President Trump was undaunted by the outpouring of discontent at his administration. He tweeted, “Beautiful weather all over our great country, a perfect day for all Women to March. Get out there now to celebrate the historic milestones and unprecedented economic success and wealth creation that has taken place over the last 12 months. Lowest female unemployment in 18 years!”
In Los Angeles, celebrity presenters to hundreds of thousands gathered, included Eva Longoria, Natalie Portman, Viola Davis, Alfre Woodard, and Scarlett Johansson.
“I am speaking today not just for the MeToos, because I was a me too, but when I raise my hand, I am aware of all the women who are still in silence. The women who are faceless,” said actress Viola Davis.
“The women who don’t have the money and don’t have the constitution and who don’t have the confidence and who don’t have the images in our media that gives them a sense of self-worth enough to break their silence that is rooted in the shame of assault and rooted in the stigma of assault,” the Black Oscar winner stated.
Alfre Woodard’s message was to register and vote. “The 2018 midterms start now,” she said.
Mayor Eric Garcetti initially gave a count of 500,000 people at the Los Angeles rally and later updated that figure to 600,000.
Around the world in Frankfurt, Germany; Kampala, Uganda; Osaka, Japan, Rome, Italy, women’s voices were raised in global sisterhood and solidarity.

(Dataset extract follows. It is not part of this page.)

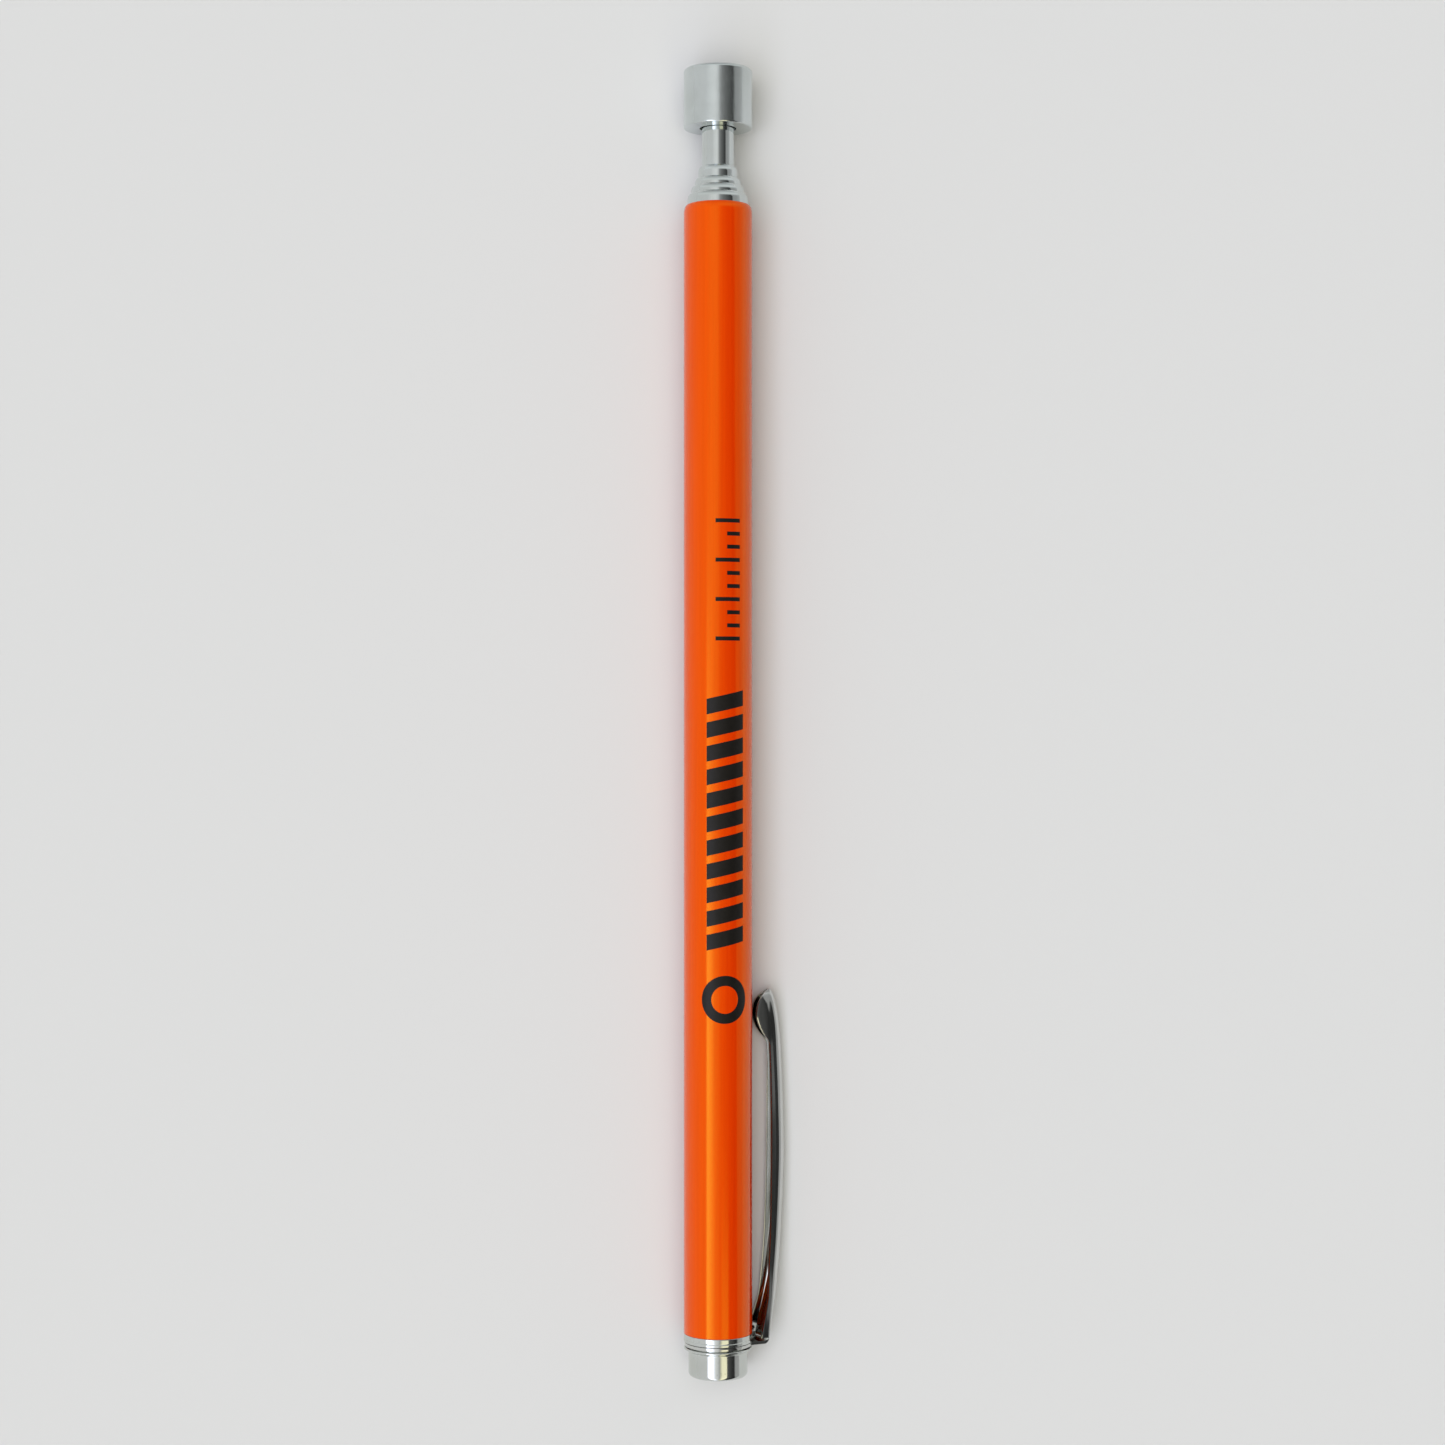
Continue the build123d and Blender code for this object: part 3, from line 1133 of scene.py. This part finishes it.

However, the Women’s March was not embraced by everyone. Some Blacks felt there was no place for them. In Cincinnati, the Black Lives Matter group posted on its website, “Despite our unshaken belief that women’s liberation is essential to black liberation, our political principles are at odds with the ‘Hear Our Vote’ theme for this year’s march. Furthermore, we recognize that the national event and its sister marches (like one in Cincinnati) have pushed aside the concerns of women of color from its inception. Therefore, while thousands plan to march on January 20, 2018 … our organization will not be among them.”